=== COLLECTED MATERIAL ===
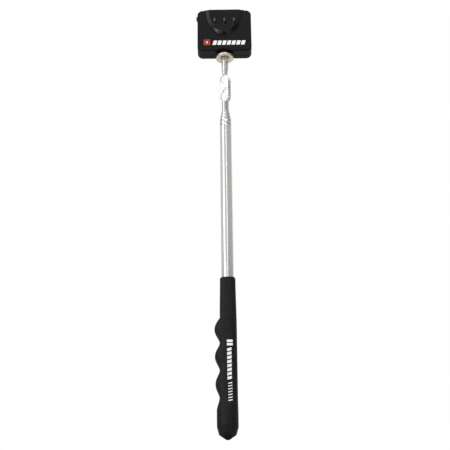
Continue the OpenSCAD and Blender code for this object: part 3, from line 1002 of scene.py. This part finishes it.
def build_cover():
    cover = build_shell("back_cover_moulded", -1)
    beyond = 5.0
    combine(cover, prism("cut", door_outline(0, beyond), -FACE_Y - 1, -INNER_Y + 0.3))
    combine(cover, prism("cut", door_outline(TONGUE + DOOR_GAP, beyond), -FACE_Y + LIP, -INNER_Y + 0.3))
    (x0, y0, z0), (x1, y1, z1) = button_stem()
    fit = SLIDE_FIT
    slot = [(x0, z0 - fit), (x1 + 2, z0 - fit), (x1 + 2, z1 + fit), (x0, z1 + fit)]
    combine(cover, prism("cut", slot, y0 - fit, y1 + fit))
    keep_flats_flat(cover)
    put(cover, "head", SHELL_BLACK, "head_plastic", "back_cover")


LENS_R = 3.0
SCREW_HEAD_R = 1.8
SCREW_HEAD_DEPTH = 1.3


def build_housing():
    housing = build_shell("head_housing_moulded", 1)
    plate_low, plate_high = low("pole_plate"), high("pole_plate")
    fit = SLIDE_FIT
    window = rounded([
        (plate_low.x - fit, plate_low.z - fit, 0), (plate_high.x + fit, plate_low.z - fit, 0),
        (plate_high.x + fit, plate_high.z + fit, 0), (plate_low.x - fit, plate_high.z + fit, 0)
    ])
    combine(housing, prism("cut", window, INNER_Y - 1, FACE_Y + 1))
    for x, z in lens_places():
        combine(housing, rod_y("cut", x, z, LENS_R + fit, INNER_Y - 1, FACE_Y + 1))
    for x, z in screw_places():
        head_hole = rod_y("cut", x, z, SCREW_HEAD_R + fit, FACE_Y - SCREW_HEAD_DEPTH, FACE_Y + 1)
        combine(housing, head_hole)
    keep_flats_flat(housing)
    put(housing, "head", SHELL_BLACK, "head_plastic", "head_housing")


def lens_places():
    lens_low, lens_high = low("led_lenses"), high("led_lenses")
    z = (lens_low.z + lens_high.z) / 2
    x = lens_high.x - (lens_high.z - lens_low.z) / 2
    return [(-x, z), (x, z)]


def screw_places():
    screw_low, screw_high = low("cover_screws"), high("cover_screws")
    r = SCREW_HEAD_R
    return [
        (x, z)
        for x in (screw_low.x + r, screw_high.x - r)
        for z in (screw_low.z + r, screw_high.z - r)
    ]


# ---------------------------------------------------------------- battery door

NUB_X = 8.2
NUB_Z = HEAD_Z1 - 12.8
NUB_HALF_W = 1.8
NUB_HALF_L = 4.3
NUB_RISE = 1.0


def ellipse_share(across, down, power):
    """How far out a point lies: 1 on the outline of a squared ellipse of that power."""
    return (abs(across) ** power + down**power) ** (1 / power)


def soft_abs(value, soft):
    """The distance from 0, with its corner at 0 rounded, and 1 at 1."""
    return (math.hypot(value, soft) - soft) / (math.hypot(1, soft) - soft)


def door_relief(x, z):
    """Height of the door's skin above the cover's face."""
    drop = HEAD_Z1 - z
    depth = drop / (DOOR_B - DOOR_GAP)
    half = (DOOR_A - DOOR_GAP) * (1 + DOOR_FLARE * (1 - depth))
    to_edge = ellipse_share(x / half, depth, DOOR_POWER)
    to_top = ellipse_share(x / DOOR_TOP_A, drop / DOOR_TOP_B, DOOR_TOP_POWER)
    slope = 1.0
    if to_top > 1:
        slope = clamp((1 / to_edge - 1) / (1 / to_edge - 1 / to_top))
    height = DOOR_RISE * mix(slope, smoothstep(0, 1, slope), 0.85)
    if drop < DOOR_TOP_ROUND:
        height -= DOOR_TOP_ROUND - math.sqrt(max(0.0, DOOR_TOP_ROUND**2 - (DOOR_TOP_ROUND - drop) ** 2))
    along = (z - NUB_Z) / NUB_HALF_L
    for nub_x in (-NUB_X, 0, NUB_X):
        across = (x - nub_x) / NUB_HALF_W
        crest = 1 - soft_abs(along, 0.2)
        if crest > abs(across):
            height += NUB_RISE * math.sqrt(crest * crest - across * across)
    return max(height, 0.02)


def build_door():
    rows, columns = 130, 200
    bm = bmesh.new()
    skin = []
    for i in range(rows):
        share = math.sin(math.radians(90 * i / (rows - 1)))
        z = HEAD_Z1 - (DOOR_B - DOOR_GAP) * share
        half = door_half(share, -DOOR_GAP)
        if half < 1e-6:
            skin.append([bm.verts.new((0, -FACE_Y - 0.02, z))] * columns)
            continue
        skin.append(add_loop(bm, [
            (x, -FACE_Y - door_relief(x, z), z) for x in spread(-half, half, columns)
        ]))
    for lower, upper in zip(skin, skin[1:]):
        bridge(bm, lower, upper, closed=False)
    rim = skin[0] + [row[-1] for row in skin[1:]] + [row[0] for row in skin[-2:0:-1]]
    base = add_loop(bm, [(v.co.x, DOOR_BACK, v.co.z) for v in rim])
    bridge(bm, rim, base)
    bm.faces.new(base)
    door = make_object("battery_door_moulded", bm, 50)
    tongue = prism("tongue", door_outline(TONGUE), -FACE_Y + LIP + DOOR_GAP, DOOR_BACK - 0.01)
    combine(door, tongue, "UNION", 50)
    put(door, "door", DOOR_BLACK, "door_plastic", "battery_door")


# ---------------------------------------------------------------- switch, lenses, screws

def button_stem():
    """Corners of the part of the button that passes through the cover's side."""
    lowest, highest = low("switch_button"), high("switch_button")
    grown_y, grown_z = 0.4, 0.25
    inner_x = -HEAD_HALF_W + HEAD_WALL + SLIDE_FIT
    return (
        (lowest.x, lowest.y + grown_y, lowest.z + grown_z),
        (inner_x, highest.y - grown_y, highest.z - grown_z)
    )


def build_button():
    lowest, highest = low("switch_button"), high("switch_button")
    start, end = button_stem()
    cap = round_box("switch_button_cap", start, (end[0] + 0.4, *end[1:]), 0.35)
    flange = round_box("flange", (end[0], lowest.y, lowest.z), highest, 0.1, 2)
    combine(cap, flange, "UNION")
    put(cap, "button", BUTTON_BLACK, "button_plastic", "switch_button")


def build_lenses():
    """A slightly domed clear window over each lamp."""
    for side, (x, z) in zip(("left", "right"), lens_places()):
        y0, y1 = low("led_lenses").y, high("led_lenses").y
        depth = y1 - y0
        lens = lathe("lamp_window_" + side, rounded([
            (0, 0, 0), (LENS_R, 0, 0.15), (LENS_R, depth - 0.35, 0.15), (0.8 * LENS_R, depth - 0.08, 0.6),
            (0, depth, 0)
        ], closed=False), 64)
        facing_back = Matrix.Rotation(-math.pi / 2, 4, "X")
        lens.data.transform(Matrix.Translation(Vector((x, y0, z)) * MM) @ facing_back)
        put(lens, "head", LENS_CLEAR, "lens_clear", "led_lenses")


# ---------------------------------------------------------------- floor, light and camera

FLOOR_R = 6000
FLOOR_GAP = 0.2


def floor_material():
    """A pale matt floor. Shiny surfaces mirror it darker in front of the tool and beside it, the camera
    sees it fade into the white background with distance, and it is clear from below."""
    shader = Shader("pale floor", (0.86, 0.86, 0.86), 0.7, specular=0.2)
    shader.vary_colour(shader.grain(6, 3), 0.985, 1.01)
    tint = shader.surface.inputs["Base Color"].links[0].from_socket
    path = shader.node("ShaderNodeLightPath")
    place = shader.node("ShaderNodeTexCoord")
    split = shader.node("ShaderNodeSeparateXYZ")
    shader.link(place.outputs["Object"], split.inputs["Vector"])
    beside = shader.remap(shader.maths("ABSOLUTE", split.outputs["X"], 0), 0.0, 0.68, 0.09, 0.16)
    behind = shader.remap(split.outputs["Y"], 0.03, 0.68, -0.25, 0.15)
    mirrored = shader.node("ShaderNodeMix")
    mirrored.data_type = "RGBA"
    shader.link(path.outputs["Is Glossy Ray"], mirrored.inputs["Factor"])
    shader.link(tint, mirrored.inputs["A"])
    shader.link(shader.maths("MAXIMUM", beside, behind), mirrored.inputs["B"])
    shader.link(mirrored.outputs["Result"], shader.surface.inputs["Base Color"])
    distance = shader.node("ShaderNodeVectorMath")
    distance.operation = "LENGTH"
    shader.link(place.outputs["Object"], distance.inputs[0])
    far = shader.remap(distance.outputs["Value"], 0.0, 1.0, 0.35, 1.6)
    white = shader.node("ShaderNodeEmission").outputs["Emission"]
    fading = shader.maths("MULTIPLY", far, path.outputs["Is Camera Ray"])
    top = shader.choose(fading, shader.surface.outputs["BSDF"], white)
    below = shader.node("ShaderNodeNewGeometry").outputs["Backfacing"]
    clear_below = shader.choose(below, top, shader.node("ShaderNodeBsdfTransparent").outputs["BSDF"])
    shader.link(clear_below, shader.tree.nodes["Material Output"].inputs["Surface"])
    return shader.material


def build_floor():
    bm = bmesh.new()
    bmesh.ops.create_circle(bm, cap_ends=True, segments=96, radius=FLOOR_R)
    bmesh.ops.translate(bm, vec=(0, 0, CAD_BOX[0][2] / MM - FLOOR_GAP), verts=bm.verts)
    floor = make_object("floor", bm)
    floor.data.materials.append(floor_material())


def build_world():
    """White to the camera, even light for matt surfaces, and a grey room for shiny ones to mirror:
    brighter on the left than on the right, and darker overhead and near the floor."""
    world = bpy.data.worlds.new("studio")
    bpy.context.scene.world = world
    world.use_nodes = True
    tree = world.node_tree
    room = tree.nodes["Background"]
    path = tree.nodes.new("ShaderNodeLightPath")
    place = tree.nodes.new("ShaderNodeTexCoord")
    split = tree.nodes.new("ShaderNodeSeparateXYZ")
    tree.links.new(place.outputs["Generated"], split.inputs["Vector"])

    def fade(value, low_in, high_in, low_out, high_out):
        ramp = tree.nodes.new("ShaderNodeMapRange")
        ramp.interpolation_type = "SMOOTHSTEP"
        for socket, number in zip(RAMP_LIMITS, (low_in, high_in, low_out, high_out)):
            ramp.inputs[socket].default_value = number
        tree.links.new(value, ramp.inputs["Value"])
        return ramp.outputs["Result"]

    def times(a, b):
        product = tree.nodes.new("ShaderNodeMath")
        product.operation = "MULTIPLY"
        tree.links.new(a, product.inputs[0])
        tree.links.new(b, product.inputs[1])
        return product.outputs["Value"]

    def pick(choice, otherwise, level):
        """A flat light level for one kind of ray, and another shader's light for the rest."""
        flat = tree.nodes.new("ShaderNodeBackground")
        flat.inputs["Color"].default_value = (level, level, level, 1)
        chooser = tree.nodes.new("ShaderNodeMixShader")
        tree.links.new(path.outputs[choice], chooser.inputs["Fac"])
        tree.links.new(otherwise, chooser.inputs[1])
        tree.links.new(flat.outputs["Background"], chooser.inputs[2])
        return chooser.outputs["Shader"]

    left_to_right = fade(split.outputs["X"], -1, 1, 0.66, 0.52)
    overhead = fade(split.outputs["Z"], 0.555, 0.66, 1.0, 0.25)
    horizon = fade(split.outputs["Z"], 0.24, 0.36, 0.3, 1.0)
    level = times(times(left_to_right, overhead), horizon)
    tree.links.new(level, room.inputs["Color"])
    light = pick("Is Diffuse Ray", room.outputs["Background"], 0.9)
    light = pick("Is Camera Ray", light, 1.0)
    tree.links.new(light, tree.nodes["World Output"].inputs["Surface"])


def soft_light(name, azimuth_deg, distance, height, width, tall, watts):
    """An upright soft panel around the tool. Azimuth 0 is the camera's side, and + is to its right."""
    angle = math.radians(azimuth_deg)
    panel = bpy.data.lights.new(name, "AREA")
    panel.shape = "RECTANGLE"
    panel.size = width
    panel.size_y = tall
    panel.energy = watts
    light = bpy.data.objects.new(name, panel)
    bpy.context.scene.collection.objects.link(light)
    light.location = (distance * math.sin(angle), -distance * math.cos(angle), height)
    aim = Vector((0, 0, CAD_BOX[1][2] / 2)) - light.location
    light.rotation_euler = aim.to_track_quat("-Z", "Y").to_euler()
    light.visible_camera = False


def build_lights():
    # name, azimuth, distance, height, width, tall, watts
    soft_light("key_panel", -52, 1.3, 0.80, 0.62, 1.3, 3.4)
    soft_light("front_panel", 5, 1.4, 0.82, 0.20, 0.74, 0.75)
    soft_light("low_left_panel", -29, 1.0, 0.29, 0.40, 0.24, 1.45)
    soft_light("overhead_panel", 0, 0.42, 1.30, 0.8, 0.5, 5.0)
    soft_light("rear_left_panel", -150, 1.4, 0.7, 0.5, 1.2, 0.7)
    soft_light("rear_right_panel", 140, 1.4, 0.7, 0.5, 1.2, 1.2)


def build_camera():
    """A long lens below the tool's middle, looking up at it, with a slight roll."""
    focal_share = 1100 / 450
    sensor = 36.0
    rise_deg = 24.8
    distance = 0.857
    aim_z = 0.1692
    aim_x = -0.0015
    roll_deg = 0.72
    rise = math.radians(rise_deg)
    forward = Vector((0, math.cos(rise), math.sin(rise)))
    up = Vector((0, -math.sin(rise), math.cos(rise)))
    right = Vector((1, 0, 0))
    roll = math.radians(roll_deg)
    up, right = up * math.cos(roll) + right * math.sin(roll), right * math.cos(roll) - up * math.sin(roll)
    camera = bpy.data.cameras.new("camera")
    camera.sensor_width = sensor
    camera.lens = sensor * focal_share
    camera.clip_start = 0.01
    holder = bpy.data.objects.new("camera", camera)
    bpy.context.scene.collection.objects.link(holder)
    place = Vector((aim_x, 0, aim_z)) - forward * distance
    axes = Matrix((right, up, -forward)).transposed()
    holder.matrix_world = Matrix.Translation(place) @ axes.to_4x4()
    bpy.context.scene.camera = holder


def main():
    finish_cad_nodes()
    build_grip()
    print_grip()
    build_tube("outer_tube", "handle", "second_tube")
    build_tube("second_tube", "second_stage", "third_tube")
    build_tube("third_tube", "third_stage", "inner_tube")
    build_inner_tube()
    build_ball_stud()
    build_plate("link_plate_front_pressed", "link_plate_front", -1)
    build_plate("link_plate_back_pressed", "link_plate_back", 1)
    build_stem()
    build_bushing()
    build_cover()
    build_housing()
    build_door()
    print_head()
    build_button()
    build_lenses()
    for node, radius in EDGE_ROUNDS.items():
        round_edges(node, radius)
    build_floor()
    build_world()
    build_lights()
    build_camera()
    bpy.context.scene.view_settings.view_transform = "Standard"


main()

=== REQUIREMENT ===
Search the data above for lines holding "part" and copy each of them.

=== REPLY TO THE EXERCISE ===
Continue the OpenSCAD and Blender code for this object: part 3, from line 1002 of scene.py. This part finishes it.
    """Corners of the part of the button that passes through the cover's side."""